The China Securities Regulatory Commission (CSRC) has blocked listings by some companies with opaque offshore structures, while stressing that the market remains open for business.
It shows how the regulator has learned from 2015, when a rush of low-quality issues helped to fuel a market bubble, and 2021, when a crackdown on offshore listings hurt the private sector.
Hong Kong’s exchange was the world’s top listing venue in 2025 and almost 500 companies are in the pipeline to list this year, a record high.
In a statement to the Financial Times, the CSRC said its restrictions were prompted by “relatively low ownership transparency and higher compliance risks” among so-called red-chip companies, particularly those that adopted such structures after China’s new offshore listing rules came into force in 2023.
Red-chip companies are incorporated outside mainland China but conduct most of their business within the country, a legacy workaround that makes it easier for offshore investors to access mainland firms.
The CSRC said it had asked a small number of red-chip companies to dismantle such structures, describing it as a standard regulatory step that should not be over-interpreted.

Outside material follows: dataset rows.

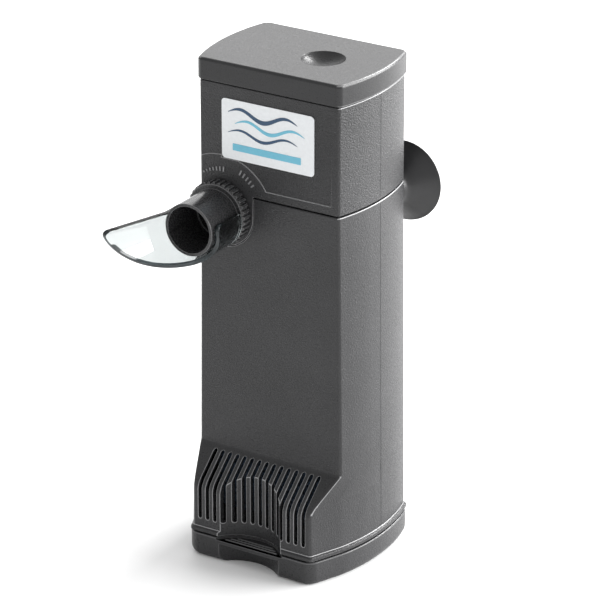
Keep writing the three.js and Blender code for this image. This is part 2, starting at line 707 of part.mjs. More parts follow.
function suctionCup(side) {
  return turnedAlongY(side * CUP_X, CUP_Z, [
    [0, 24.3], [3.7, 24.3], [4.2, 24.8], [4.2, 25.7], [3.7, 26.2], [3.0, 26.2], [3.0, 28.9],
    [5.6, 28.9], [6.2, 29.6], [6.6, 31.2], [8.6, 33.4], [12.0, 36.4], [15.0, 38.9], [15.9, 39.5],
    [15.9, CUP_RIM_Y], [14.8, CUP_RIM_Y], [12.6, 38.4], [9.2, 36.4], [5.2, 35.3], [0, 35.0],
  ], 24);
}

// ---- assembly -----------------------------------------------------------
const group = new THREE.Group();

function addPiece(name, manifold, material) {
  const mesh = manifold.getMesh();
  const geometry = new THREE.BufferGeometry();
  geometry.setAttribute('position', new THREE.Float32BufferAttribute(mesh.vertProperties, 3));
  geometry.setIndex(Array.from(mesh.triVerts));
  geometry.computeVertexNormals();
  const piece = new THREE.Mesh(geometry, material);
  piece.name = name;
  group.add(piece);
}

addPiece('container_shell', containerShell(), bodyGrey);
addPiece('base_cap', baseCap(), bodyGrey);
addPiece('foam_cartridge', foamCartridge(), foamBlue);
addPiece('head_shell', headShell(), bodyGrey);
addPiece('top_cap', topCap(), bodyGrey);
addPiece('front_label', frontLabel(), labelWhite);
addPiece('cable_gland', cableGland(), rubberBlack);
addPiece('stator_core', statorCore(), steel);
addPiece('coil_bobbin_left', coilBobbin(-1), bobbinWhite);
addPiece('coil_bobbin_right', coilBobbin(1), bobbinWhite);
addPiece('coil_winding_left', coilWinding(-1), copper);
addPiece('coil_winding_right', coilWinding(1), copper);
addPiece('pump_housing', pumpHousing(), pumpBlack);
addPiece('pump_cover', pumpCover(), pumpBlack);
addPiece('ceramic_shaft', ceramicShaft(), ceramic);
addPiece('shaft_bush_upper', shaftBush(162.4, 165.8, 161, 165.1), rubberBlack);
addPiece('shaft_bush_lower', shaftBush(121.6, 124.6, 122.2, 126), rubberBlack);
addPiece('rotor_magnet', rotorMagnet(), ferrite);
addPiece('impeller', impeller(), ceramic);
addPiece('flow_tube', flowTube(), pumpBlack);
addPiece('spout', spout(), clearPlastic);
addPiece('suction_bracket', suctionBracket(), pumpBlack);
addPiece('suction_cup_left', suctionCup(-1), rubberBlack);
addPiece('suction_cup_right', suctionCup(1), rubberBlack);

export default group;
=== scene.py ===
"""Internal aquarium power filter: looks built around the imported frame.

Shapes are made in millimetres and scaled to metres when they are placed.
X is right seen from the front, the front faces -Y, +Z is up.
"""
import math

import bmesh
import bpy
from mathutils import Matrix, Vector, noise


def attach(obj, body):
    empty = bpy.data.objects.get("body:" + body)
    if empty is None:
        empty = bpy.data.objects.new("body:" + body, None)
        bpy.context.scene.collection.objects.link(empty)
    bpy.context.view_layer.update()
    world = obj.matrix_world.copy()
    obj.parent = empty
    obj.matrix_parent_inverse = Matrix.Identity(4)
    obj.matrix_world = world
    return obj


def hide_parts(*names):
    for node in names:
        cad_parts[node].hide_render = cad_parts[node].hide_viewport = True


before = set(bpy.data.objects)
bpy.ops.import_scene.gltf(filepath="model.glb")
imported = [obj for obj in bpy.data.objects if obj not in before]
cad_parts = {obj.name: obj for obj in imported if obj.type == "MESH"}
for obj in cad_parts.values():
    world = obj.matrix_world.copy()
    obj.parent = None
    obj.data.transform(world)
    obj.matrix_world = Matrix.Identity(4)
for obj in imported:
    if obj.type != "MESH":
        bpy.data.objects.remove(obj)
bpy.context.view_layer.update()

MM = 0.001

# ---- dimensions, millimetres --------------------------------------------
FRONT_Y = -22.5
BACK_Y = 23.7
STEP_Y = -35.7
HALF_WIDTH = 33.65
SIDE_RADIUS = 77.5
SIDE_MID_Y = 1.0
FORWARD_TAPER = 1.35
CORNER = 1.0
LID_CORNER = 1.9
DRAFT = 0.0125
WALL = 2.0
CAP_JOINT_Z = 9.8
SHELL_BOTTOM_Z = 10.3
BEVEL_LOW_Z = 29.9
BEVEL_HIGH_Z = 41.5
SHELL_TOP_Z = 145.0
HEAD_Z = 145.6
HEAD_TOP_Z = 187.45
LID_Z = 187.95
TOP_Z = 196.3
TOP_BREAK = 0.4
TOP_BEND = 0.8
LEDGE_Z = 9.0
LEDGE_UNDER_Z = 7.5
CAP_SIDE = 1.67
DIMPLE_DEPTH = 3.4
GRIP_WALL = 3.5
LABEL_BOX = (-20.4, 19.5, 158.95, 182.25)
LABEL_CORNER = 1.5
LABEL_THICK = 0.3
SCOOP_X = -0.5
SCOOP_R = 17.4
SCOOP_DEPTH = 6.4
SLOT_COUNT = 15
SLOT_PITCH = 3.3
SLOT_R = 0.8
SLOT_LOW_Z = 15.6
SLOT_HIGH_Z = 40.2
RAIL_LOW_Z = 92
RAIL_HIGH_Z = 143.2
NOTCH_R = 13.8
NOTCH_BACK_Y = -12.6
OUTLET_X = -20.5
OUTLET_Z = 137.5
MOUTH_Y = -45.0
TUBE_OUT_R = 10.2
TUBE_IN_R = 9.05
RING_R = 12.7
RING_TEETH = 36
ROTOR_X = -4.0
ROTOR_Y = 2.0
HOUSING_R = 17.2
DIMPLE_X = 9.7
DIMPLE_Y = -0.4
DIMPLE_R = 8.25
GLAND_X = -12
GLAND_Z = 177
GLAND_R = 4.6
QUADRANT_R = 8.9
CUP_X = 21.0
CUP_Z = 138.0


# ---- mesh helpers -------------------------------------------------------
def make_object(name, mesh):
    obj = bpy.data.objects.new(name, mesh)
    bpy.context.scene.collection.objects.link(obj)
    return obj


def from_bmesh(name, bm):
    bmesh.ops.recalc_face_normals(bm, faces=bm.faces)
    mesh = bpy.data.meshes.new(name)
    bm.to_mesh(mesh)
    bm.free()
    return make_object(name, mesh)


def bake(obj):
    """Applies obj's modifiers to its mesh."""
    bpy.context.view_layer.update()
    graph = bpy.context.evaluated_depsgraph_get()
    mesh = bpy.data.meshes.new_from_object(obj.evaluated_get(graph))
    old = obj.data
    obj.modifiers.clear()
    obj.data = mesh
    bpy.data.meshes.remove(old)
    return obj


def boolean(obj, tools, operation):
    for tool in tools:
        mod = obj.modifiers.new("join", "BOOLEAN")
        mod.object = tool
        mod.operation = operation
        mod.solver = "EXACT"
    bake(obj)
    for tool in tools:
        bpy.data.objects.remove(tool)
    return obj


def cut(obj, *tools):
    return boolean(obj, tools, "DIFFERENCE")


def add(obj, *tools):
    return boolean(obj, tools, "UNION")


def keep(obj, *tools):
    return boolean(obj, tools, "INTERSECT")


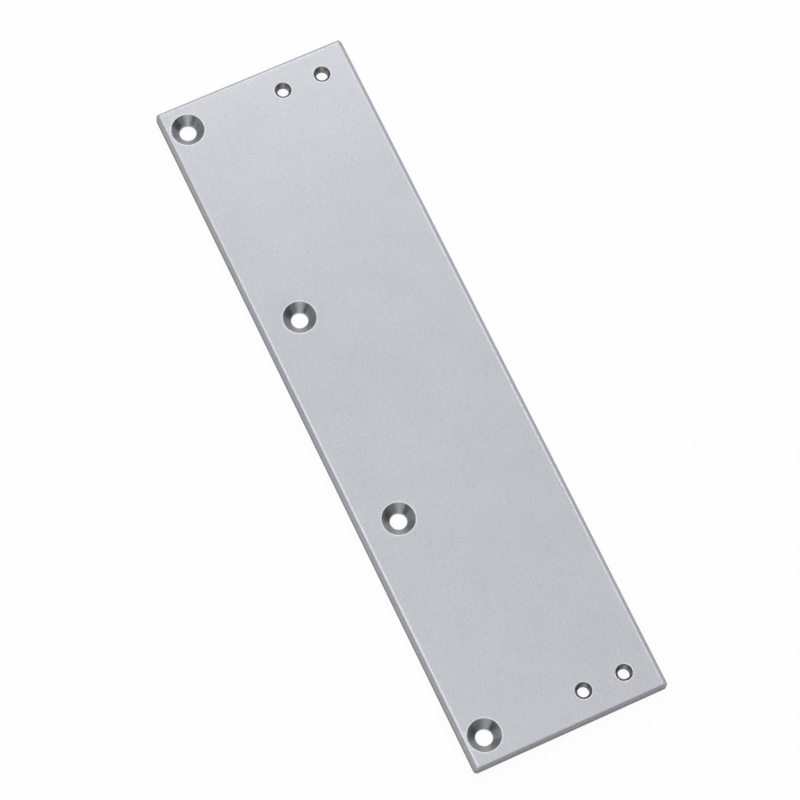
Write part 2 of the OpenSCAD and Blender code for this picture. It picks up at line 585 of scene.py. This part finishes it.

Wu Qing, chair of the CSRC, stressed at a briefing in March the need to curb flawed applications and prevent a herd-like rush of listings.
Bankers involved in mainland and offshore IPOs said the CSRC had also been quietly reining in the pace of overseas listing approvals, including so-called A-to-H deals, to avoid an overheated market and a potential correction that could hurt smaller investors.
A-to-H deals involve companies that already have listings in mainland China issuing offshore shares in Hong Kong.
New issues in the US by Chinese companies have also faltered since late last year, amid scrutiny from the CSRC and stricter listing standards at Nasdaq, which has delayed or rejected offerings it believes could be vulnerable to manipulation.
The CSRC said it was helping the US Securities and Exchange Commission to investigate pump-and-dump schemes.
“Some degree of cooling-off in sentiment is exactly what regulators are aiming for,” said one IPO banker at a state-backed securities firm.
The Hong Kong exchange, along with the territory’s financial regulator, has raised concerns about the quality of the information submitted by potential share issuers.
It has threatened to “name and shame” the lawyers and accountants behind poor or inaccurate IPO prospectuses, alongside the bankers and companies involved.
Another concern, said one capital markets adviser, is young technology companies that use special routes such as Chapter 18C of the Hong Kong listing rules to sell shares before they are making money.
“If I were the CSRC I’d be extremely worried about these pre-revenue companies,” the adviser said.